Speaking of family and comraderie … this is a bit of a leap, but years ago Ray Wylie Hubbard told me in an interview that you picked on him once for taking his little portable cappuccino maker with him on the road. That’s not very nice.

[Laughs] Yeah, right!

So do you have anything like that you have to have with you on the road?

No. I don’t even carry a laptop or anything. But we have band road rules — like we never eat at any restaurant that has an “n” and the apostrophe, you know, like, Chicken’ N’ Such. Or we don’t eat at any restaurants that that little apostrophe “Lil’,” like “Lil’ Mexico.” We have quirky rules like that that keep things fun. People are always surprised when they find out we drove to a gig, instead of flying, but we enjoy it. And it’s actually gotten easier to travel these days; like our van, we’ve got two DVD players in it, and power ports for laptops, if you want them.
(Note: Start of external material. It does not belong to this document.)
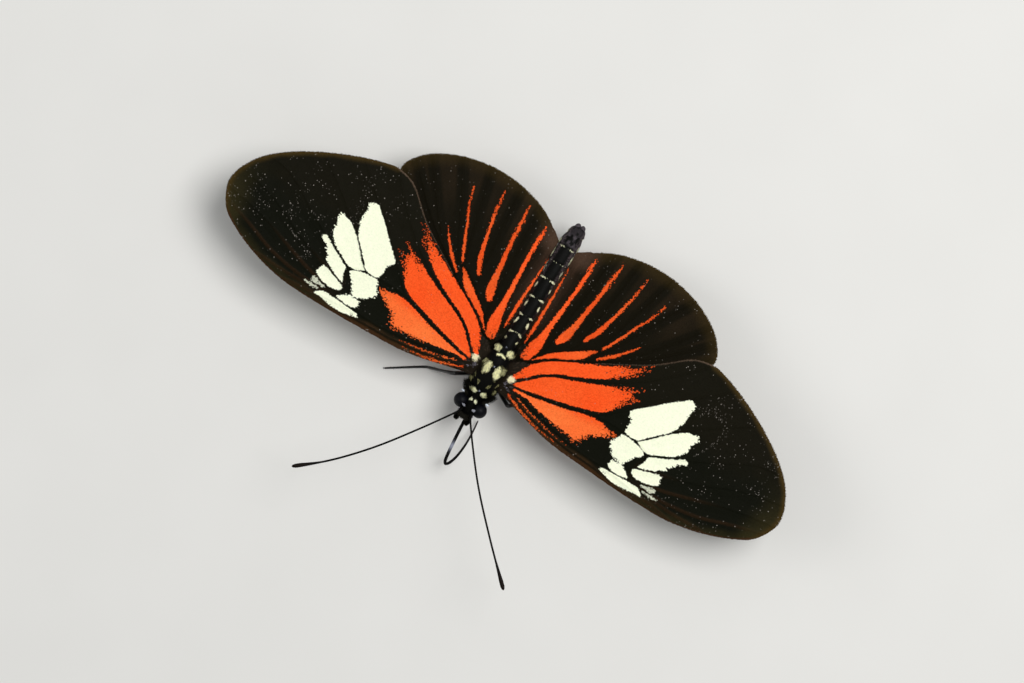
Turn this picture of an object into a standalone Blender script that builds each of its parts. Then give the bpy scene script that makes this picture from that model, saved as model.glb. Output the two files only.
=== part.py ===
"""A longwing butterfly at rest with its wings spread flat, standing on four legs.

Points are given in millimetres as left, ahead and up: left and ahead from the midpoint between
the two forewing roots, up from the floor. metres() turns them into world coordinates, with the
head towards -Y, the butterfly's left towards +X and up along +Z.
"""

import math

import bmesh
import bpy
import numpy as np
from mathutils.geometry import delaunay_2d_cdt

# Sizes shared by several pieces
GAP = 0.3
LEAST_RADIUS = 0.25
ROOT_SLANT = 0.16

# Wings: membrane, veins and the curved surface that both pairs follow
MEMBRANE = 0.5
VEIN_RISE = 0.15
VEIN_HALF_WIDTH = 0.27
VEIN_STEP = 2.1
EDGE_STEP = 1.7
WING_UP = 6.4
WING_ROOT = 2.3
WING_SLOPE = 0.075
WING_ARCH = 0.0007
CHORD_MIDDLE = -5.0
CHORD_ARCH = 0.006
FOREWING_ABOVE = 0.57
HINDWING_BELOW = 0.58
FOLD_FROM = 4.2

# The body, as stations of ahead, centre left, half width, centre up and half height
HEAD = [
    (3.40, 0.0, 0.50, 6.00, 0.62),
    (3.75, 0.0, 0.70, 6.02, 1.00),
    (4.40, 0.0, 0.74, 6.05, 1.20),
    (5.10, 0.0, 0.76, 6.05, 1.20),
    (5.60, 0.0, 0.82, 5.98, 1.08),
    (5.95, 0.0, 0.68, 5.90, 0.82),
    (6.12, 0.0, 0.36, 5.86, 0.44),
]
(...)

Just like Woody used to travel.

Yeah, you know … hopping freight trains! But we do love to get back on the blue highways, the two-lane highways, things like that. We drove through the Delta on our way to a gig in Memphis the other day, just to soak up the vibe of Robert Johnson and stuff. That’s the whole thing with America … it’s still out there if you look for it, but you better hurry. Because everything feels like a Wal-Mart waiting to happen, like James McMurtry says in that song of his. But … one thing that’s kinda good about all that is, you don’t have to bring your own cappuccino machine with you anymore: you can actually get a good cappuccino pretty much everywhere. [Laughs]

Can’t argue with that. One last question, to settle that “Jimmy LaFave: Texan or Oklahoman?” debate once and for all. Who do you root for in the Red River Shoot Out — UT or OU?

Well, because I grew up in Stillwater, I’m an Oklahoma State Cowboy all the way. So I never root for OU in anything!